A Última Estrada da Praia oscila, como um pêndulo desgovernado e inconsciente de seu próprio movimento, entre momentos de firmeza e vitalidade, e outros de facilidade e didatismo. Assim como percebemos uma atenção constante ao momento preciso do corte e à maneira de se filmar os planos gerais, temos sequências de diálogo (em um filme muito falado) bastante atabalhoadas, e uma interação entre os corpos que parece frequentemente travada pela necessidade de “representar” – como se a encarnação dos personagens pelos atores não estivesse introjetada o suficiente para que se possa agir e falar como eles falariam, naturalmente. Da mesma maneira, o cuidado na tessitura dos climas pela decupagem é muitas vezes sabotado por um uso de música incessante (há diversas sequências que melhorariam sensivelmente com a supressão completa da trilha musical), muitas vezes em uma construção de sentido que beira o escolar – mais óbvia, o aproveitamento do tema infantil de “Saiba”, de Arnaldo Antunes (em versão de Érika Machado), para cobrir um passeio pelo parque de diversões.

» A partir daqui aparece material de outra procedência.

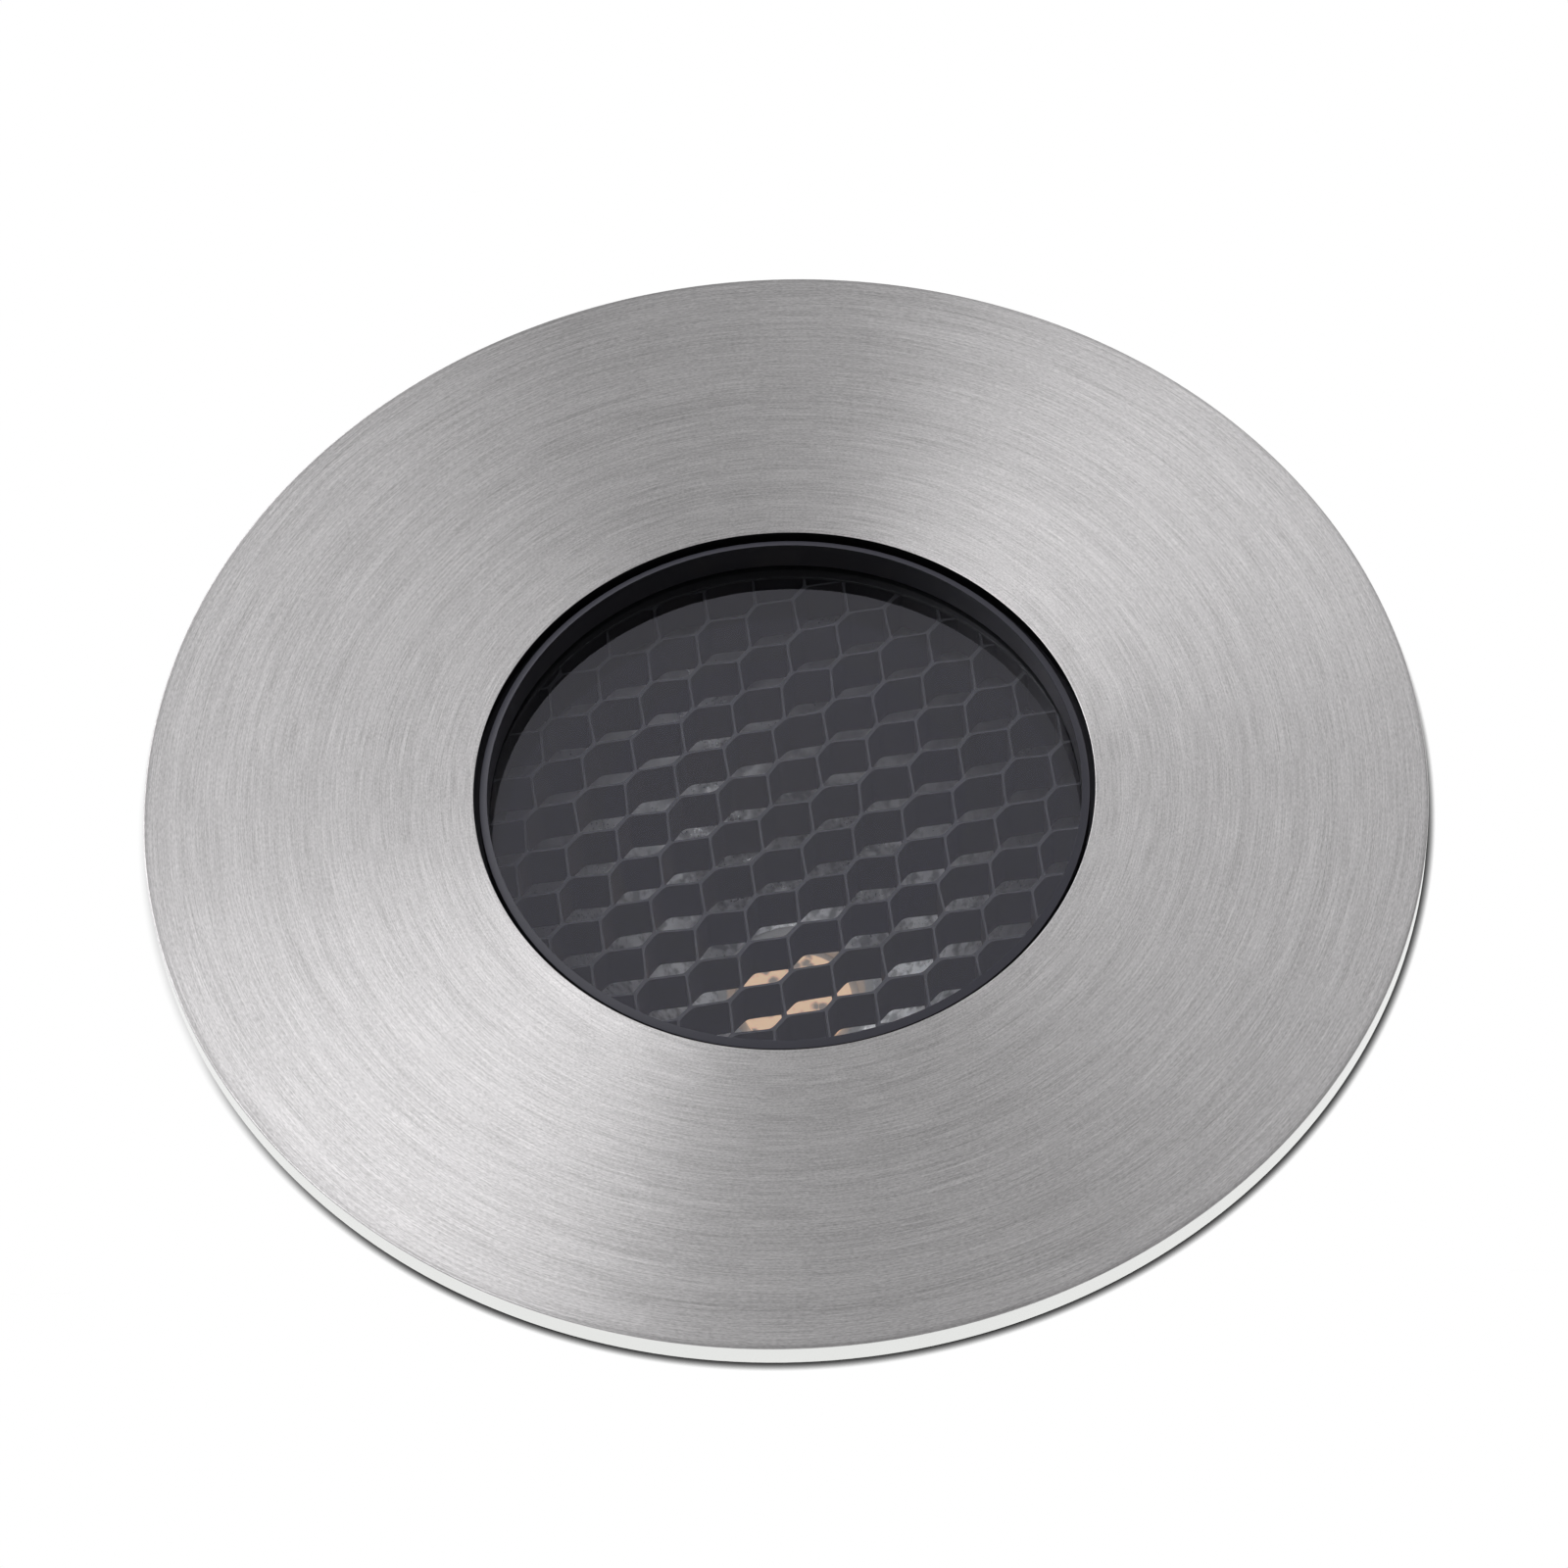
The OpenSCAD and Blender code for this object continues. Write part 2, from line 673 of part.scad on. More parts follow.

A relação com o filme (e, lembremos, o cinema narrativo se baseia principalmente na fé do embarque do espectador) é perturbada pela certeza crescente de que uma sequência de absoluta precisão pode ser sucedida por outra de encenação frouxa, e que cada momento de vitalidade pode logo ser atropelado por uma lógica de funcionalismo que não funciona. Ainda assim, é inevitável a sensação de que há, em A Última Estrada da Praia, uma pulsação constante – algo que nem sempre sentimos em outros filmes mais rigorosos e calculados. Não exatamente um ovni – é possível traçar paralelos com o cinema de Jorge Furtado (em seu melhor, aquele de Houve Uma Vez Dois Verões) e do carioca Bruno Vianna – A Última Estrada da Praia é, ainda assim, um filme raro. Raro pois, quando o que antes era uma quebra se torna uma nova convenção, é inevitável que uma convenção tenha, também, algo de quebra.